At Berryessa National Monument, Wildflowers and Rebirth

The fields give way to darkly arching oaks, tree tunnels shading a narrow country road outside Winters, Calif. The early-hour brightness indicates the nearness of summer.

Here, an hour and a half northeast of San Francisco, the dense press of civilization lifts, and the open wilderness weaves itself into the landscape. The light is somehow ventilated, given more space.

This is Berryessa Snow Mountain National Monument, one of our country’s newest national monuments. The knobby fullness of the surrounding hills resembles rising bread. Named for the craggy 7,056-foot peak at its northern end, the monument runs along a ridgeline that stretches south through seven counties to Blue Ridge. One writer called Berryessa’s outline a long, lumpy Christmas stocking.

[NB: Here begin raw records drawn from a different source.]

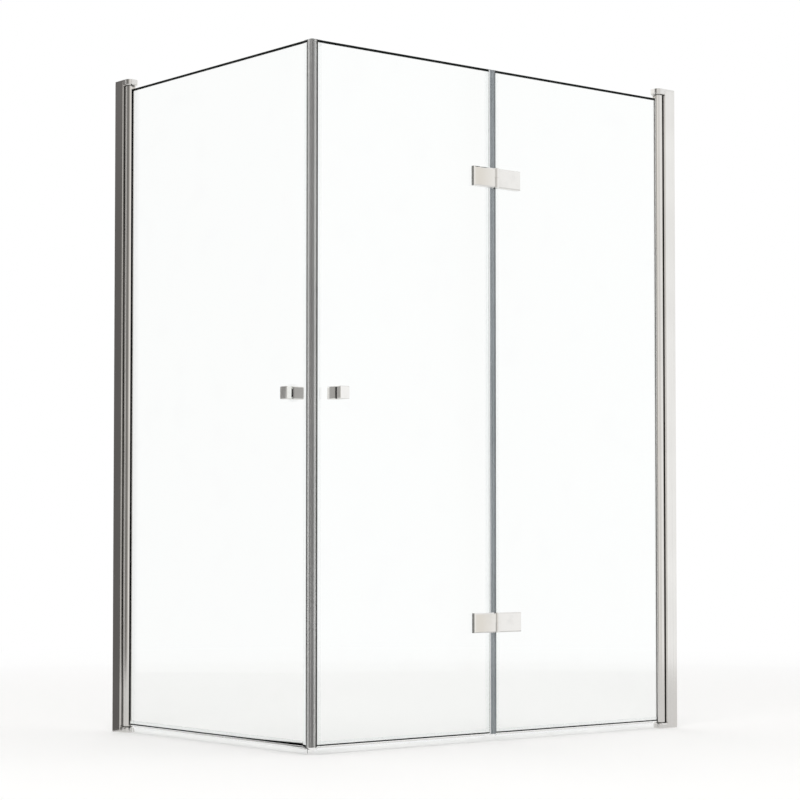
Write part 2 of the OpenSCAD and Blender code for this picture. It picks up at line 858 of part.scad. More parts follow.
module door_knob_outer() { on_front() knob_outer(); }
module door_knob_inner() { on_front() knob_inner(); }
module door_knob_stud() { on_front() knob_stud(); }
module door_knob_washers() { on_front() knob_washers(); }

front_wall_profile();
front_adjusting_profile();
front_profile_seal();
front_top_cap();
front_bottom_cap();
front_pivot_pins();
front_lock_screws();
side_wall_profile();
side_adjusting_profile();
side_profile_seal();
side_top_cap();
side_bottom_cap();
side_pivot_pins();
side_lock_screws();
side_pivot_tube();
side_pivot_bushes();
side_glass_gasket();
side_glass();
side_bottom_seal();
side_corner_seal();
side_corner_magnet();
side_knob_outer();
side_knob_inner();
side_knob_stud();
side_knob_washers();
front_pivot_tube();
front_pivot_bushes();
front_glass_gasket();
wall_leaf_glass();
wall_leaf_bottom_seal();
wall_leaf_fold_seal();
upper_hinge_wall_plate();
lower_hinge_wall_plate();
upper_hinge_wall_backing();
lower_hinge_wall_backing();
wall_leaf_hinge_pads();
wall_leaf_hinge_screws();
hinge_pins();
door_glass();
door_bottom_seal();
door_fold_seal();
door_corner_seal();
door_corner_magnet();
upper_hinge_door_plate();
lower_hinge_door_plate();
upper_hinge_door_backing();
lower_hinge_door_backing();
door_hinge_pads();
door_hinge_screws();
hinge_bushes();
door_knob_outer();
door_knob_inner();
door_knob_stud();
door_knob_washers();
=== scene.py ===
"""Looks of a corner bath screen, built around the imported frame.

Sizes are in millimetres in the leaf frame: u runs along the glass from the free
corner to the wall, v into the bath, z up from the rim. The front's pieces are
modelled first. The side's are copies of them, mirrored across the corner.
"""

import logging
import math
from collections.abc import Callable, Mapping, Sequence
from dataclasses import dataclass
from enum import Enum
from typing import Any, Self

import bmesh
import bpy
from mathutils import Matrix, Vector

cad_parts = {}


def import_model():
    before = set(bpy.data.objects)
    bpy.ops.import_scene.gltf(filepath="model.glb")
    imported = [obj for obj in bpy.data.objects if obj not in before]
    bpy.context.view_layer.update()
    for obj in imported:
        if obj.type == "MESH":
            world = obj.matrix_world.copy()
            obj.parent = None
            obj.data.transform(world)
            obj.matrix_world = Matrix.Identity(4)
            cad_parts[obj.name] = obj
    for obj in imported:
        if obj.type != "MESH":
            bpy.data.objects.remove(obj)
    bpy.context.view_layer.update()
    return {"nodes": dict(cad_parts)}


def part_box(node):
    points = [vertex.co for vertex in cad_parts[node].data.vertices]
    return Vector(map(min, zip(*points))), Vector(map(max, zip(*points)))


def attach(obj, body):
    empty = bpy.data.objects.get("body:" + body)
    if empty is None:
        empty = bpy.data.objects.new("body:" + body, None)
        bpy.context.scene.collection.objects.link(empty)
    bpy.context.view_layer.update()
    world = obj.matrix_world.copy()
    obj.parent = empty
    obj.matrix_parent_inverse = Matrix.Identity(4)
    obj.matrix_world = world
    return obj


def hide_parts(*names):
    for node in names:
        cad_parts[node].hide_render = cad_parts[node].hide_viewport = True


LOG = logging.getLogger("bath_screen")
MM = 0.001
UPRIGHT = 0.99  # least part of a direction that counts as along an axis
LEVEL = 0.1  # most part of a direction that counts as across an axis
NEAR = 0.1  # a face or edge this near to a place lies at it
ROOM = 1.0  # how far cutting solids reach past what they cut, and loose tests allow
HAIR = 0.001  # the thinnest step that still makes a face of its own
STAND = (math.pi / 2, 0.0, 0.0)  # the turn that stands a level plane up
# How many sides stand for a round: a hexagon socket, screw holes, bores, bars, wide bars, the tube
HEXAGON, HOLE, BORE, BAR, WIDE, TUBE = 6, 32, 40, 48, 64, 96
HINGE_ZS = (242.0, 1154.0)
DOOR_SCREWS = (422.9, 445.9)
LEAF_SCREWS = (484.5, 507.5)
KNOB_AT = (70.0, 697.0)

Triple = tuple[float, float, float]
Colour = tuple[float, float, float, float]
Pick = Callable[[Vector, Vector], bool]
Test = Callable[[Vector], bool]


class Axis(Enum):
    """The way a round bar lies: its direction, and the turn of an upright one."""

    ALONG = ((1, 0, 0), (0.0, math.pi / 2, 0.0))
    ACROSS = ((0, 1, 0), STAND)
    UP = ((0, 0, 1), (0.0, 0.0, 0.0))


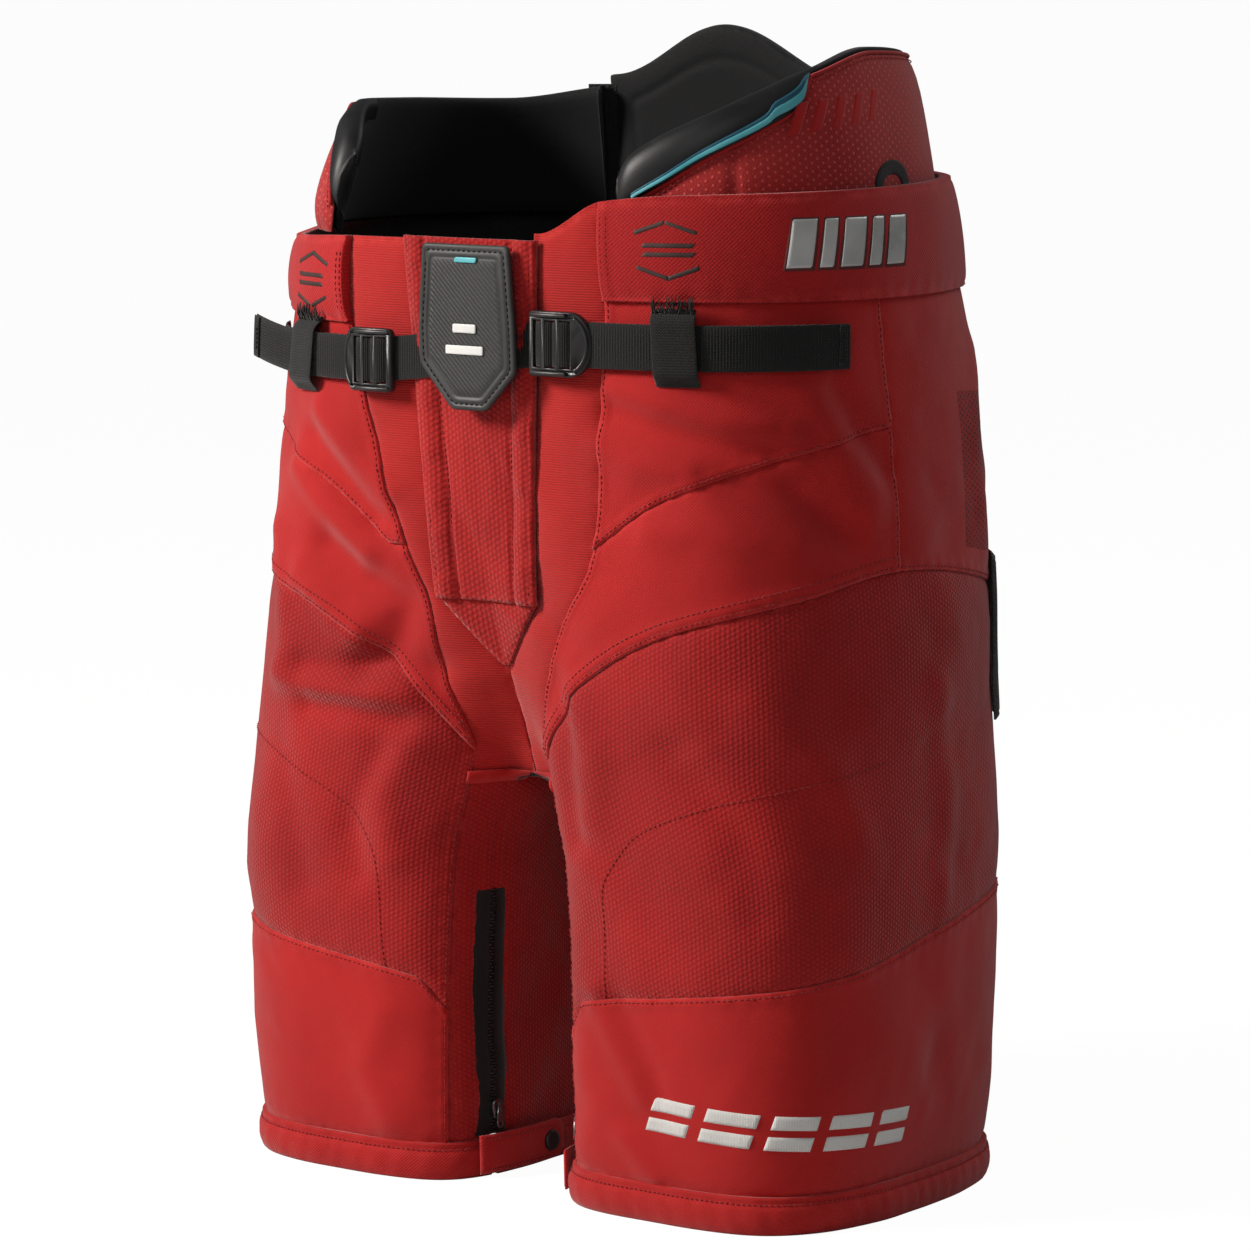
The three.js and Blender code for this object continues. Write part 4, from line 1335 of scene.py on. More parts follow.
def add_fly(paints):
    u, v = np.linspace(-1, 1, 61)[:, None], np.linspace(0, 1, 100)[None]
    z = FLY_BOTTOM_Z - 1 + (BAND_FRONT_Z - FLY_BOTTOM_Z + 1) * v + 0 * u
    half = fly_half(np.maximum(z, FLY_BOTTOM_Z))
    x = half * u
    margin = half - np.abs(x)
    channel = 1.5 * np.exp(-(((margin - 8) / 5) ** 2)) - 2.0 * np.exp(-(((margin - 16) / 1.6) ** 2))
    edge = -1.4 * np.exp(-((margin / 1.2) ** 2)) - 0.7 * np.exp(-(((margin - 3.2) / 0.9) ** 2))
    bottom = (
        -1.2 * np.exp(-(((z - FLY_BOTTOM_Z) / 1.5) ** 2))
        - 0.6 * np.exp(-(((z - FLY_BOTTOM_Z - 6) / 1.0) ** 2))
    )
    sides = np.where(margin < 16, 1.0, 0.3)
    crumple = 0.8 * sides * ripple(z / 4.2 + np.sign(x) * 2, 2.0) * np.exp(-(((margin - 8) / 6) ** 2))
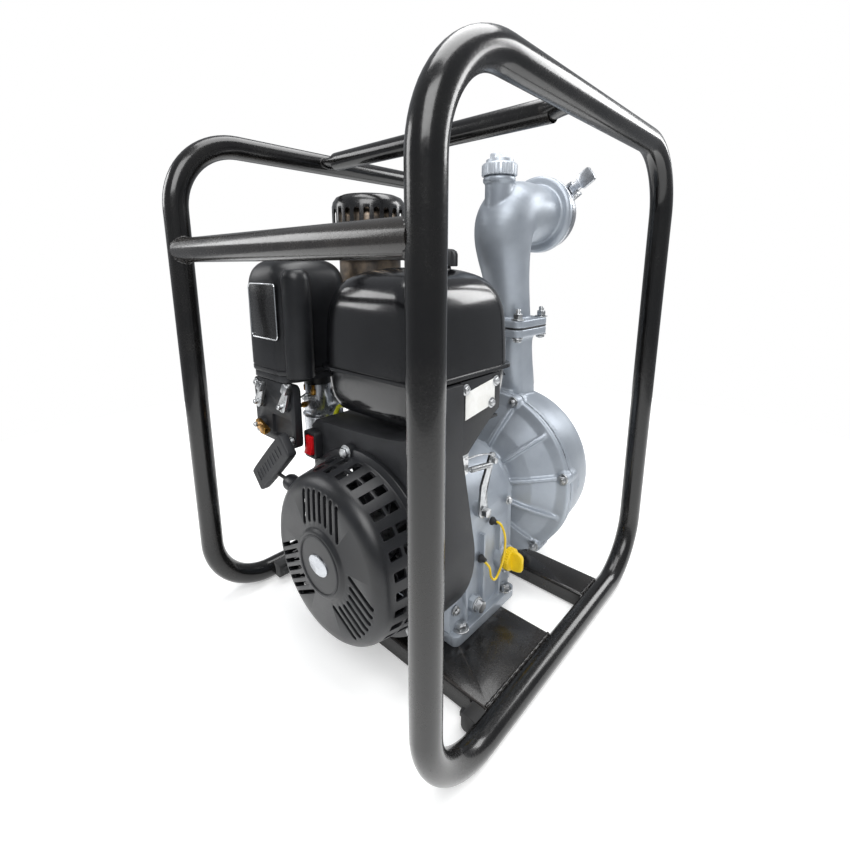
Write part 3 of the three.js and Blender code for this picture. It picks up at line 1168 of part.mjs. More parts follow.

What do we want from our wildlife areas? Something so remote we’ll never see it? Or something close enough, braided into our tangle of civilization, to remind us of all that exists alongside us in this world?

This year, 27 national monuments were made newly vulnerable to oil, gas and other resource extraction, placed under review by President Trump for what he deems as presidential overreach amounting to a “massive federal land grab.” But it’s important to note that these places were never meant to be walled off or untouchable. They’re meant to be explored.